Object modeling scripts
########

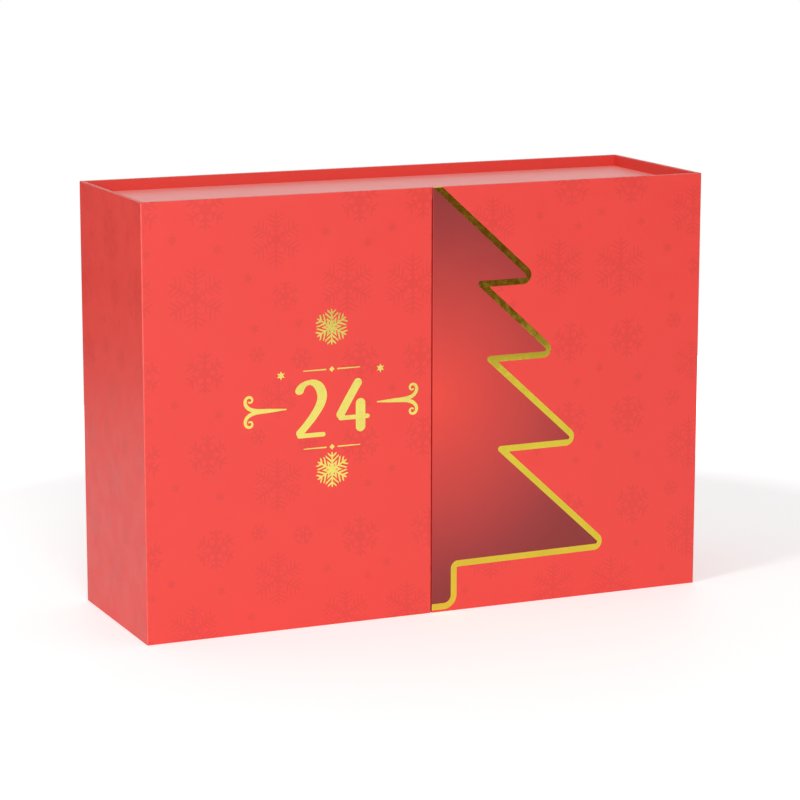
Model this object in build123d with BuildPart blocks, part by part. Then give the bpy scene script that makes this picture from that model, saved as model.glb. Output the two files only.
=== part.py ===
"""Advent calendar box: a rigid cardboard case with two front doors, round a cabinet of twenty-four drawers.

Frame: millimetres, +X to the right, +Y to the back, +Z up. The origin is at the middle of the
footprint, on the surface that the box stands on, so the doors' outer faces are at -Y.
"""

from build123d import *
import os

os.makedirs("parts", exist_ok=True)

# Case: five boards that fold round the cabinet, with mitred upright corners
case_width = 420.0
case_depth = 130.0
case_height = 300.0
case_board = 3.0
mitre_relief = 0.2
door_gap = 1.0

# Lining sheet on the inside of each door, and the free space behind it
lining_paper = 0.3
lining_margin = 3.0
door_clearance = 0.2

# Magnets in the doors, and the steel discs that they meet
magnet_diameter = 8.0
magnet_thickness = 1.5
magnet_spacing = 200.0
recess_clearance = 0.1
catch_thickness = 1.0

# Cabinet inside the case, which stands proud of it above and below
lip = 8.0
cabinet_board = 2.0

# Centre post, where the two doors meet
post_width = 26.0
strip_depth = 5.0
facing_paper = 0.3

# Shelves and uprights, which cross in half-lap slots
columns_per_door = 3
rows = 4
divider_board = 2.0
divider_setback = 6.0
slot_clearance = 0.1

# Drawers
drawer_side_clearance = 0.5
drawer_floor_clearance = 0.2
drawer_head_clearance = 0.8
drawer_setback = 1.0
drawer_back_gap = 1.0
drawer_front_board = 1.5
tray_board = 1.2
tray_headroom = 7.5

# Ribbon pull: a doubled tab that comes out of a slit and droops, with its tail glued down inside
ribbon_width = 11.0
ribbon_thickness = 0.8
ribbon_drop = 19.0
ribbon_straight = 1.5
ribbon_reach = 4.2
ribbon_hang = 9.0
ribbon_tail = 14.0
slit_clearance = 0.1

# Planes and levels that follow from the sizes above
half_width = case_width / 2
front = -case_depth / 2
back = case_depth / 2
door_inner = front + case_board
side_inner = half_width - case_board
back_inner = back - case_board
cabinet_front = door_inner + lining_paper + door_clearance
cabinet_low = lip
cabinet_high = case_height - lip
cell_half_width = side_inner - cabinet_board
cell_floor = cabinet_low + cabinet_board
cell_ceiling = cabinet_high - cabinet_board
cell_back = back_inner - cabinet_board
divider_front = cabinet_front + divider_setback
divider_depth = cell_back - divider_front
divider_middle = (divider_front + cell_back) / 2
slot_width = divider_board + 2 * slot_clearance

# Columns run outwards from the post, rows upwards from the cabinet floor. The magnets are midway
# between each door's free edge and the wall of the post.
door_cells_width = cell_half_width - post_width / 2
cell_width = (door_cells_width - (columns_per_door - 1) * divider_board) / columns_per_door
cell_height = (cell_ceiling - cell_floor - (rows - 1) * divider_board) / rows
column_pitch = cell_width + divider_board
row_pitch = cell_height + divider_board
column_middles = [post_width / 2 + cell_width / 2 + n * column_pitch for n in range(columns_per_door)]
upright_middles = [
    post_width / 2 + cell_width + divider_board / 2 + n * column_pitch for n in range(columns_per_door - 1)
]
post_wall_middle = (post_width - divider_board) / 2
shelf_middles = [cell_floor + cell_height + divider_board / 2 + n * row_pitch for n in range(rows - 1)]
strip_width = post_width - 2 * divider_board
magnet_x = (door_gap + strip_width) / 4
magnet_levels = [(case_height - magnet_spacing) / 2, (case_height + magnet_spacing) / 2]


def write(piece, name):
    """Labels a finished piece and writes its STEP file."""
    piece.label = name
    export_step(piece, f"parts/{name}.step")


def mirrored(piece):
    """The same piece for the right-hand side."""
    with BuildPart() as other:
        mirror(piece, about=Plane.YZ)
    return other.part


# Back of the case, mitred at both upright corners
with BuildPart() as case_back:
    with BuildSketch():
        with BuildLine():
            Polyline(
                (-half_width, back),
                (half_width, back),
                (side_inner, back_inner),
                (-side_inner, back_inner),
                close=True,
            )
        make_face()
    extrude(amount=case_height)
write(case_back.part, "case_back")

# Sides of the case: the front mitre leaves a narrow vee for the door's paper hinge
with BuildPart() as case_left_side:
    with BuildSketch():
        with BuildLine():
            Polyline(
                (-half_width, front),
                (-side_inner, door_inner + mitre_relief),
                (-side_inner, back_inner),
                (-half_width, back),
                close=True,
            )
        make_face()
    extrude(amount=case_height)
write(case_left_side.part, "case_left_side")
write(mirrored(case_left_side.part), "case_right_side")

# Doors: each turns about the outer corner edge of its side board
with BuildPart() as left_door_board:
    with BuildSketch():
        with BuildLine():
            Polyline(
                (-half_width, front),
                (-door_gap / 2, front),
                (-door_gap / 2, door_inner),
                (mitre_relief - side_inner, door_inner),
                close=True,
            )
        make_face()
    extrude(amount=case_height)
    with Locations(*[Plane((-magnet_x, door_inner, level), z_dir=(0, 1, 0)) for level in magnet_levels]):
        Hole(radius=magnet_diameter / 2 + recess_clearance, depth=magnet_thickness)
write(left_door_board.part, "left_door_board")
write(mirrored(left_door_board.part), "right_door_board")

# Door linings, which cover the magnets
lining_outer = side_inner - mitre_relief - lining_margin
lining_inner = door_gap / 2 + lining_margin / 2
with BuildPart() as left_door_lining:
    with BuildSketch(Plane.XZ.offset(-door_inner)):
        with Locations((-(lining_outer + lining_inner) / 2, case_height / 2)):
            Rectangle(lining_outer - lining_inner, case_height - 2 * lining_margin)
    extrude(amount=-lining_paper)
write(left_door_lining.part, "left_door_lining")
write(mirrored(left_door_lining.part), "right_door_lining")

# Door magnets, flush with the board under the lining
with BuildPart() as left_door_magnets:
    with BuildSketch(Plane.XZ.offset(-door_inner)):
        with Locations(*[(-magnet_x, level) for level in magnet_levels]):
            Circle(magnet_diameter / 2)
    extrude(amount=magnet_thickness)
write(left_door_magnets.part, "left_door_magnets")
write(mirrored(left_door_magnets.part), "right_door_magnets")

# Cabinet shell: the top and bottom run over the walls, and the back fits between all four
cabinet_depth = back_inner - cabinet_front
cabinet_middle = (back_inner + cabinet_front) / 2
for name, level in (("cabinet_bottom", cabinet_low), ("cabinet_top", cell_ceiling)):
    with BuildPart() as cabinet_cover:
        with BuildSketch(Plane.XY.offset(level)):
            with Locations((0, cabinet_middle)):
                Rectangle(2 * side_inner, cabinet_depth)
        extrude(amount=cabinet_board)
    write(cabinet_cover.part, name)

with BuildPart() as cabinet_left_wall:
    with BuildSketch(Plane.XY.offset(cell_floor)):
        with Locations((-(side_inner + cell_half_width) / 2, cabinet_middle)):
            Rectangle(cabinet_board, cabinet_depth)
    extrude(amount=cell_ceiling - cell_floor)
write(cabinet_left_wall.part, "cabinet_left_wall")
write(mirrored(cabinet_left_wall.part), "cabinet_right_wall")

with BuildPart() as cabinet_back:
    with BuildSketch(Plane.XY.offset(cell_floor)):
        with Locations((0, (cell_back + back_inner) / 2)):
            Rectangle(2 * cell_half_width, cabinet_board)
    extrude(amount=cell_ceiling - cell_floor)
write(cabinet_back.part, "cabinet_back")

# Shelves: slots from the back take the uprights, slots from the front take the post walls
upright_slots = [side * x for side in (-1, 1) for x in upright_middles]
post_slots = [side * post_wall_middle for side in (-1, 1)]
for number, level in enumerate(shelf_middles, start=1):
    with BuildPart() as shelf:
        with BuildSketch(Plane.XY.offset(level - divider_board / 2)):
            with Locations((0, divider_middle)):
                Rectangle(2 * cell_half_width, divider_depth)
            with Locations(*[(x, divider_middle) for x in upright_slots]):
                Rectangle(slot_width, divider_depth, align=(Align.CENTER, Align.MIN), mode=Mode.SUBTRACT)
            with Locations(*[(x, divider_middle) for x in post_slots]):
                Rectangle(slot_width, divider_depth, align=(Align.CENTER, Align.MAX), mode=Mode.SUBTRACT)
        extrude(amount=divider_board)
    write(shelf.part, f"shelf_{number}")

# Uprights, slotted from the front so that they cross the shelves
for name, x in (("left_outer_upright", -upright_middles[-1]), ("left_inner_upright", -upright_middles[0])):
    with BuildPart() as upright:
        with BuildSketch(Plane.YZ.offset(x - divider_board / 2)):
            with Locations((divider_middle, (cell_floor + cell_ceiling) / 2)):
                Rectangle(divider_depth, cell_ceiling - cell_floor)
            with Locations(*[(divider_middle, level) for level in shelf_middles]):
                Rectangle(divider_depth, slot_width, align=(Align.MAX, Align.CENTER), mode=Mode.SUBTRACT)
        extrude(amount=divider_board)
    write(upright.part, name)
    write(mirrored(upright.part), name.replace("left", "right"))

# Post walls reach the cabinet's front edge, so their slots are cut from the back
post_wall_depth = cell_back - cabinet_front
with BuildPart() as left_post_wall:
    with BuildSketch(Plane.YZ.offset(-post_wall_middle - divider_board / 2)):
        with Locations(((cell_back + cabinet_front) / 2, (cell_floor + cell_ceiling) / 2)):
            Rectangle(post_wall_depth, cell_ceiling - cell_floor)
        with Locations(*[(divider_middle, level) for level in shelf_middles]):
            Rectangle(divider_depth, slot_width, align=(Align.MIN, Align.CENTER), mode=Mode.SUBTRACT)
    extrude(amount=divider_board)
write(left_post_wall.part, "left_post_wall")
write(mirrored(left_post_wall.part), "right_post_wall")

# Closing strip between the post walls, with a steel disc behind each door magnet
strip_front = cabinet_front + facing_paper
with BuildPart() as post_strip:
    with BuildSketch(Plane.XY.offset(cell_floor)):
        with Locations((0, strip_front + strip_depth / 2)):
            Rectangle(strip_width, strip_depth)
    extrude(amount=cell_ceiling - cell_floor)
    catch_places = [(side * magnet_x, level) for side in (-1, 1) for level in magnet_levels]
    with Locations(*[Plane((x, strip_front, level), z_dir=(0, -1, 0)) for x, level in catch_places]):
        Hole(radius=magnet_diameter / 2 + recess_clearance, depth=catch_thickness)
write(post_strip.part, "post_strip")

with BuildPart() as catch_discs:
    with BuildSketch(Plane.XZ.offset(-strip_front)):
        with Locations(*catch_places):
            Circle(magnet_diameter / 2)
    extrude(amount=-catch_thickness)
write(catch_discs.part, "catch_discs")

with BuildPart() as post_facing:
    with BuildSketch(Plane.XZ.offset(-strip_front)):
        with Locations((0, (cell_floor + cell_ceiling) / 2)):
            Rectangle(strip_width, cell_ceiling - cell_floor)
    extrude(amount=facing_paper)
write(post_facing.part, "post_facing")

# One drawer, modelled with its origin at the middle of its front face's bottom edge
drawer_width = cell_width - 2 * drawer_side_clearance
drawer_height = cell_height - drawer_floor_clearance - drawer_head_clearance
drawer_front = divider_front + drawer_setback
tray_depth = cell_back - drawer_back_gap - drawer_front - drawer_front_board
tray_height = drawer_height - tray_headroom
slit_level = drawer_height - ribbon_drop
slit_size = (ribbon_width + 2 * slit_clearance, ribbon_thickness + 2 * slit_clearance)

with BuildPart() as drawer_panel:
    with BuildSketch(Plane.XZ):
        with Locations((0, drawer_height / 2)):
            Rectangle(drawer_width, drawer_height)
        with Locations((0, slit_level)):
            Rectangle(*slit_size, mode=Mode.SUBTRACT)
    extrude(amount=-drawer_front_board)

with BuildPart() as drawer_tray:
    with Locations((0, drawer_front_board, 0)):
        Box(drawer_width, tray_depth, tray_height, align=(Align.CENTER, Align.MIN, Align.MIN))
    offset(amount=-tray_board, openings=drawer_tray.faces().sort_by(Axis.Z)[-1])
    with Locations((0, drawer_front_board, slit_level)):
        Box(
            slit_size[0],
            tray_board,
            slit_size[1],
            align=(Align.CENTER, Align.MIN, Align.CENTER),
            mode=Mode.SUBTRACT,
        )

# The ribbon's section: up the inner face of the tray's front wall, out through the slit, then down
ribbon_under = slit_level - ribbon_thickness / 2
tail_front = drawer_front_board + tray_board
with BuildPart() as drawer_ribbon:
    with BuildSketch(Plane.YZ):
        with BuildLine():
            Polyline(
                (tail_front, ribbon_under - ribbon_tail),
                (tail_front, ribbon_under),
                (-ribbon_straight, ribbon_under),
                (-ribbon_reach, ribbon_under - ribbon_hang),
            )
            offset(amount=ribbon_thickness, side=Side.RIGHT, kind=Kind.INTERSECTION)
        make_face()
    extrude(amount=ribbon_width / 2, both=True)

# Twenty-four drawers, numbered from left to right and from the top row down
drawer_columns = sorted([-x for x in column_middles] + column_middles)
drawer_floors = [cell_floor + n * row_pitch + drawer_floor_clearance for n in reversed(range(rows))]
drawer_places = [(x, drawer_front, floor) for floor in drawer_floors for x in drawer_columns]
for number, place in enumerate(drawer_places, start=1):
    name = f"drawer_{number:02d}"
    pieces = [piece.part.moved(Location(place)) for piece in (drawer_panel, drawer_tray, drawer_ribbon)]
    write(Compound(children=pieces), name)
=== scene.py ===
"""Dressed model of an advent calendar box: a wrapped case, two doors and twenty-four drawers.

Lengths are in metres unless a field says millimetres. +X is to the right, +Y to the back and +Z
up. The doors' outer faces are at -Y and the box stands on Z = 0. Flat artwork is drawn in
millimetres in the coordinates of the panel that carries it, and then laid on that panel as a thin
closed plate.
"""

import logging
import math
from dataclasses import dataclass, field, replace
from enum import Enum
from typing import Optional, Sequence

import bmesh
import bpy
import numpy as np
from mathutils import Matrix, Vector
from mathutils.geometry import tessellate_polygon

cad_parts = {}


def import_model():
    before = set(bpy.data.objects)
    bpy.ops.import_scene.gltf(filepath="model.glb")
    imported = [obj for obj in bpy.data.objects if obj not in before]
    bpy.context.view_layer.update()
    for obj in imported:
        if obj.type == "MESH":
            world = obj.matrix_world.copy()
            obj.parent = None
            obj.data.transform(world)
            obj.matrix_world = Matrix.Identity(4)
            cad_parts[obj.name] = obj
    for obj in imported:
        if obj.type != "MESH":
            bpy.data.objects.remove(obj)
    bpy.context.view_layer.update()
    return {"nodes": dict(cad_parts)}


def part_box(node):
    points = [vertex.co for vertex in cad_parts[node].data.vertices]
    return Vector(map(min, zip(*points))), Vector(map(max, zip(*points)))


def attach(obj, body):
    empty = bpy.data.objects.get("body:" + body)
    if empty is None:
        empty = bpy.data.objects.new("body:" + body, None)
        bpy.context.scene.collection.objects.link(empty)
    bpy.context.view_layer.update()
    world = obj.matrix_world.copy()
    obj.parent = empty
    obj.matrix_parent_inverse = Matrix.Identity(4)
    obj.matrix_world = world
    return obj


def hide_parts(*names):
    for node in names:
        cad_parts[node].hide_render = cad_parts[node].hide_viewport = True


Array = np.ndarray
Pair = tuple[float, float]
Triple = tuple[float, float, float]
Material = bpy.types.Material
Socket = bpy.types.NodeSocket
Value = float | Triple | Socket

LOG = logging.getLogger("calendar_box")
MM = 0.001
X_AXIS: Triple = (1.0, 0.0, 0.0)
Y_AXIS: Triple = (0.0, 1.0, 0.0)
Z_AXIS: Triple = (0.0, 0.0, 1.0)
WHITE: Triple = (1.0, 1.0, 1.0)

# Degrees past which an edge is shaded sharp.
SHARP_ANGLE = 35.0

# Depths into a panel's soft edge, in shares of its radius, at which artwork is creased.
SOFT_STEPS = (0.04, 0.15, 0.32, 0.55, 1.0)

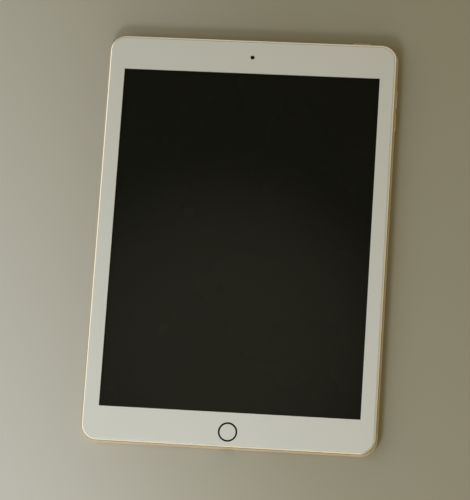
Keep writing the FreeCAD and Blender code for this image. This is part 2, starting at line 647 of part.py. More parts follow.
def board_chips():
    """The storage, power and wireless chips and six small ones."""
    storage = chip(CHIP_X, sum(SHIELD_SPANS[2]) / 2, 12.0, 18.0, 0.85)
    power = chip(CHIP_X, 13.0, 8.0, 8.0, 0.7)
    wireless = chip(64.5, 66.0, 13.0, 12.0, 1.0)
    spots = ((54.0, 8.0), (54.0, 16.5), (72.5, 8.5), (72.5, 17.0), (59.0, 76.6), (66.0, 76.6))
    return group([storage, power, wireless] + [chip(x, y, 3.4, 3.0, 0.5) for x, y in spots])


def board_connectors():
    """Low plugs that the flexible circuits press onto, and two coaxial sockets."""
    z = (BOARD_FRONT, PLUG_TOP)
    lower, upper = [about(y, PLUG_DEPTH) for y in PLUG_ROWS]
    spans = [(x, lower) for x in (DISPLAY_PLUG, TOUCH_PLUG, PORT_PLUG)]
    spans += [(x, upper) for x in (TOP_PLUG, CAMERA_PLUG)]
    plugs = [block(x, y, z) for x, y in spans + [BATTERY_PLUG, VOLUME_PLUG]]
    sockets = [rod(1.0, (x, y, BOARD_FRONT), COAX_HEIGHT) for x, y in COAX_PLUGS]
    return group(plugs + sockets)


def board_screws():
    return group([screw(x, y, BOARD_FRONT, 1.0) for x, y in BOARD_SCREWS])


# ---- charging port ----
def port_liner(inside, y):
    """A bar this far inside the shell's bore, along part of the port."""
    grow = 2 * (PORT_LINER - inside)
    return stadium(PORT_CAVITY_WIDTH + grow, PORT_CAVITY_HEIGHT + grow, y, z=PORT_HEIGHT)


def charging_port_shell():
    """The steel port: a nose in the wall's opening, a wider body and a foot on its circuit."""
    nose = stadium(PORT_NOSE_WIDTH, PORT_NOSE_HEIGHT, (PORT_MOUTH, PORT_SHOULDER), z=PORT_HEIGHT)
    body = stadium(PORT_BODY_WIDTH, PORT_BODY_HEIGHT, (PORT_SHOULDER, PORT_BACK), z=PORT_HEIGHT)
    bottom = PORT_HEIGHT - PORT_BODY_HEIGHT / 2
    foot = block((-3, 3), (PORT_BACK - 3, PORT_BACK - 1), (FLOOR_RUN + FLEX / 2, bottom + 0.1))
    return fuse([nose, body, foot]).cut(port_liner(0, (PORT_MOUTH - 1, PORT_BACK + 1)))


def charging_port_insert():
    """The plastic liner with its blind cavity and eight contact ridges on one wall."""
    liner = port_liner(SLIP, (PORT_MOUTH + 0.15, PORT_BACK))
    liner = liner.cut(port_liner(PORT_LINER, (PORT_MOUTH - 1, PORT_CAVITY_END)))
    roof = PORT_HEIGHT + PORT_CAVITY_HEIGHT / 2
    y, z = (PORT_MOUTH + 1.6, PORT_CAVITY_END - 0.8), (roof - 0.08, roof + 0.1)
    return fuse([liner] + [block(about((i - 3.5) * 0.62, 0.34), y, z) for i in range(8)])


def port_flex():
    """From the charging port along the floor, then up onto the logic board."""
    thick = about(FLOOR_RUN, FLEX)
    start = block((-4, 4), (-112.0, -101.0), thick)
    along = block((-4, PORT_PLUG[1]), (-103.6, -97.0), thick)
    rise = BOARD_BOTTOM - 4
    route = [(-97.0, FLOOR_RUN), (rise, FLOOR_RUN), (rise + 2.0, FLEX_RUN)]
    route.append((PLUG_ROWS[0] + PLUG_DEPTH / 2, FLEX_RUN))
    return fuse([start, along, strip(route, FLEX, "yz", PORT_PLUG)])


# ---- headphone jack ----
def headphone_jack():
    """A socket whose nose fills the wall's hole and follows the tablet's curved edge."""
    nose = rod(JACK_NOSE, (JACK_X, JACK_SHOULDER, JACK_HEIGHT), HEIGHT / 2 - JACK_SHOULDER, Y_AXIS)
    nose = nose.common(moulded(edge_path(0.1, CHAMFER_BOTTOM)))
    body = block(about(JACK_X, 6.2), (JACK_BACK, JACK_SHOULDER), (1.15, 5.8))
    body = body.makeFillet(0.5, [e for e in body.Edges if e.BoundBox.YLength > 5])
    bore = rod(JACK_BORE, (JACK_X, JACK_END, JACK_HEIGHT), 20, Y_AXIS)
    return fuse([nose, body]).cut(bore)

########

WHAT YOU WILL DO: Starting with the line that contains "# Twenty-four drawers, numbered", repeat each line exactly, and stop once the line that contains "before = set(bpy.data.objects)" has been repeated.

ANSWER TO THE PROBLEM:
# Twenty-four drawers, numbered from left to right and from the top row down
drawer_columns = sorted([-x for x in column_middles] + column_middles)
drawer_floors = [cell_floor + n * row_pitch + drawer_floor_clearance for n in reversed(range(rows))]
drawer_places = [(x, drawer_front, floor) for floor in drawer_floors for x in drawer_columns]
for number, place in enumerate(drawer_places, start=1):
    name = f"drawer_{number:02d}"
    pieces = [piece.part.moved(Location(place)) for piece in (drawer_panel, drawer_tray, drawer_ribbon)]
    write(Compound(children=pieces), name)
=== scene.py ===
"""Dressed model of an advent calendar box: a wrapped case, two doors and twenty-four drawers.

Lengths are in metres unless a field says millimetres. +X is to the right, +Y to the back and +Z
up. The doors' outer faces are at -Y and the box stands on Z = 0. Flat artwork is drawn in
millimetres in the coordinates of the panel that carries it, and then laid on that panel as a thin
closed plate.
"""

import logging
import math
from dataclasses import dataclass, field, replace
from enum import Enum
from typing import Optional, Sequence

import bmesh
import bpy
import numpy as np
from mathutils import Matrix, Vector
from mathutils.geometry import tessellate_polygon

cad_parts = {}


def import_model():
    before = set(bpy.data.objects)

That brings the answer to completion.